▶ **Short exercise**
Return all lines where the word "names" can be found.

▶ **Supplied material**
--------------------
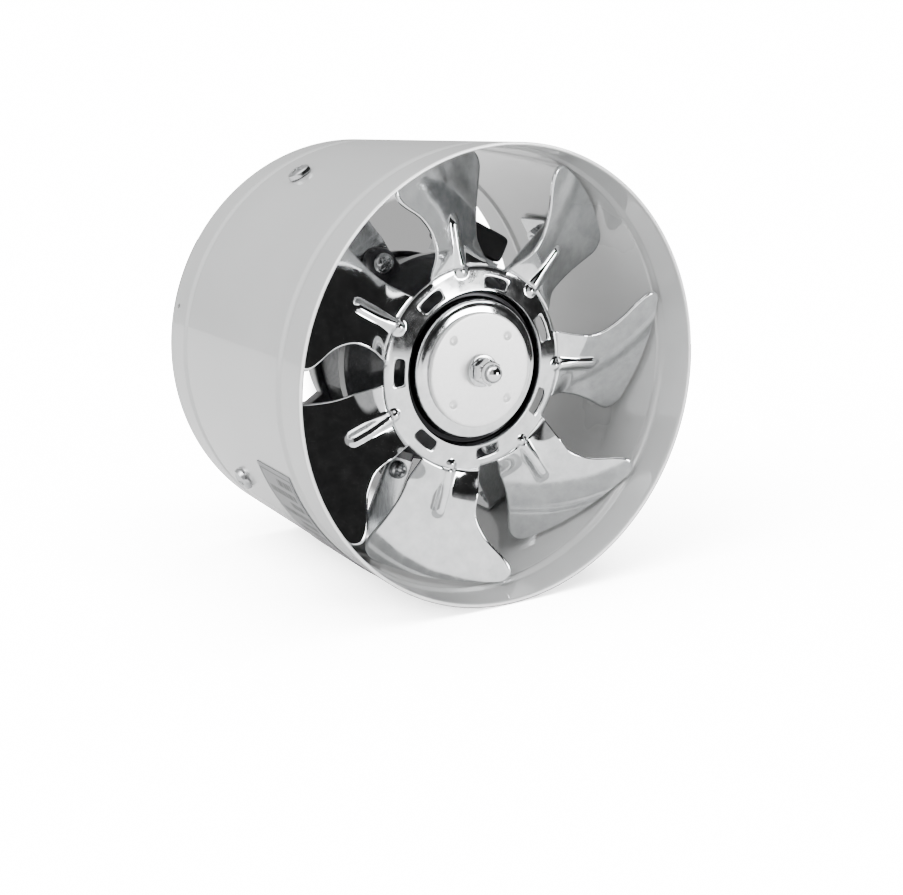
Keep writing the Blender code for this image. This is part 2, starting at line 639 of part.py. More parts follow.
def main():
    clear_scene()
    paint = material("painted_steel", (0.62, 0.63, 0.64), 0.0, 0.25)
    foil = material("label_foil", (0.35, 0.36, 0.37), 0.3, 0.45)
    rubber = material("rubber", (0.02, 0.02, 0.02), 0.0, 0.7)
    steel = material("zinc_plated_steel", (0.60, 0.61, 0.62), 1.0, 0.25)
    chrome = material("bright_steel", (0.75, 0.76, 0.77), 1.0, 0.06)
    cast = material("black_motor_shell", (0.03, 0.03, 0.033), 0.2, 0.4)
    laminations = material("steel_laminations", (0.25, 0.25, 0.26), 0.9, 0.45)
    copper = material("enamelled_copper", (0.45, 0.18, 0.07), 0.7, 0.4)
    black = material("black_plastic", (0.025, 0.025, 0.03), 0.0, 0.4)
    plate_paint = material("hub_plate_zinc", (0.80, 0.81, 0.82), 0.9, 0.3)
    build_casing(paint)
    build_label(foil)
    build_grommet(rubber)
    for index, angle in enumerate(ARM_ANGLES, 1):
        build_arm(index, angle, steel)
    build_casing_screws(steel)
    build_front_bell(cast)
    build_rear_bell(cast)
    build_tie_bolts(steel)
    build_stator(laminations, copper, steel)
    build_strap(steel)
    build_capacitor(black, steel)
    build_impeller(chrome)
    seat = build_hub(plate_paint, chrome, steel)
    thread_end = build_acorn_nut(chrome, seat)
    build_shaft(steel, thread_end)
    build_rotor(laminations)


main()
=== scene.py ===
import math

import bmesh
import bpy
import numpy as np
from mathutils import Matrix, Vector


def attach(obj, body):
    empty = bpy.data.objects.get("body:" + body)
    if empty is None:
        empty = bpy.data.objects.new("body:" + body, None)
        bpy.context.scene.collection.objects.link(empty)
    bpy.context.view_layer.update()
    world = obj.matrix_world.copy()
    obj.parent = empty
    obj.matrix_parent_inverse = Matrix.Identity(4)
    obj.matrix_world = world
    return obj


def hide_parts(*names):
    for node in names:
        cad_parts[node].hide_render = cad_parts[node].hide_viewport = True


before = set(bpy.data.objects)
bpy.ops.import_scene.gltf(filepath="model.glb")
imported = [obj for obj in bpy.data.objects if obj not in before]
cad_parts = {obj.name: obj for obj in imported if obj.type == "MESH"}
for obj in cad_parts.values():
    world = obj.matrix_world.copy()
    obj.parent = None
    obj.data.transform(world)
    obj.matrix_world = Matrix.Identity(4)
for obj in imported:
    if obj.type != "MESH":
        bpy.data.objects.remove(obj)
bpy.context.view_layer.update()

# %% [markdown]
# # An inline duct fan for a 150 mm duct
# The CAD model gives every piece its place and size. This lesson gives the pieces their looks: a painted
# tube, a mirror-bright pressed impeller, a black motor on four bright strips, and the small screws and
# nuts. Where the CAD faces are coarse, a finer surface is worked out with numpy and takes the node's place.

MM = 0.001

# %% [markdown]
# ## One way to put a computed surface into Blender
# A grid of points, rows by columns, is enough for nearly every piece here. Each cell of the grid becomes
# one four-sided face. A grid can be open, or closed along its columns (a turned shape) or its rows (a
# closed outline). Working on whole arrays keeps the code short and the shape exact.

# %% Grid faces, and a mesh object from arrays
def grid_faces(rows, columns, wrap_rows=False, wrap_columns=False):
    """Corner numbers of each cell: a point, the next column, the next row and column, the next row."""
    index = np.arange(rows * columns).reshape(rows, columns)
    if wrap_rows:
        index = np.vstack([index, index[:1]])
    if wrap_columns:
        index = np.hstack([index, index[:, :1]])
    cells = np.stack([index[:-1, :-1], index[:-1, 1:], index[1:, 1:], index[1:, :-1]], axis=-1)
    return cells.reshape(-1, 4)


def add_piece(name, points, faces, material, body, sharp=35.0, facing=None):
    """A mesh from points in millimetres, with doubled points merged and the faces turned outwards. It moves
    with `body`, if it has one. An open sheet has no outside, so `facing` says which way its faces look."""
    mesh = bpy.data.meshes.new(name)
    metres = np.asarray(points, float).reshape(-1, 3) * MM
    mesh.from_pydata(metres.tolist(), [], np.asarray(faces).tolist())
    work = bmesh.new()
    work.from_mesh(mesh)
    bmesh.ops.remove_doubles(work, verts=work.verts, dist=1e-7)
    loose = [vert for vert in work.verts if not vert.link_faces]
    bmesh.ops.delete(work, geom=loose, context="VERTS")
    bmesh.ops.recalc_face_normals(work, faces=work.faces)
    if facing and sum(face.normal.dot(facing) for face in work.faces) < 0:
        bmesh.ops.reverse_faces(work, faces=work.faces)
    work.to_mesh(mesh)
    work.free()
    piece = bpy.data.objects.new(name, mesh)
    bpy.context.scene.collection.objects.link(piece)
    mesh.materials.append(material)
    mesh.shade_smooth()
    mesh.set_sharp_from_angle(angle=math.radians(sharp))
    if body:
        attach(piece, body)
    print(name, len(mesh.polygons), "faces")
    return piece


def clock(angle):
    """Unit vector in the XZ plane for an angle in degrees, clockwise from the top as seen from in front."""
    turn = np.radians(angle)
    return np.stack([np.sin(turn), np.zeros_like(turn), np.cos(turn)], axis=-1)


print("axis of the fan: Y, from the front rim inwards")

# %% [markdown]
# ## Colours and one node helper
# Colours are written as sRGB hex, as a paint chart would give them, and turned to Blender's linear values.
# `node` adds one shader node with its settings and links, so that each finish below reads as a short
# recipe.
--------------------
▶ **Correct result**
def hide_parts(*names):
    for node in names:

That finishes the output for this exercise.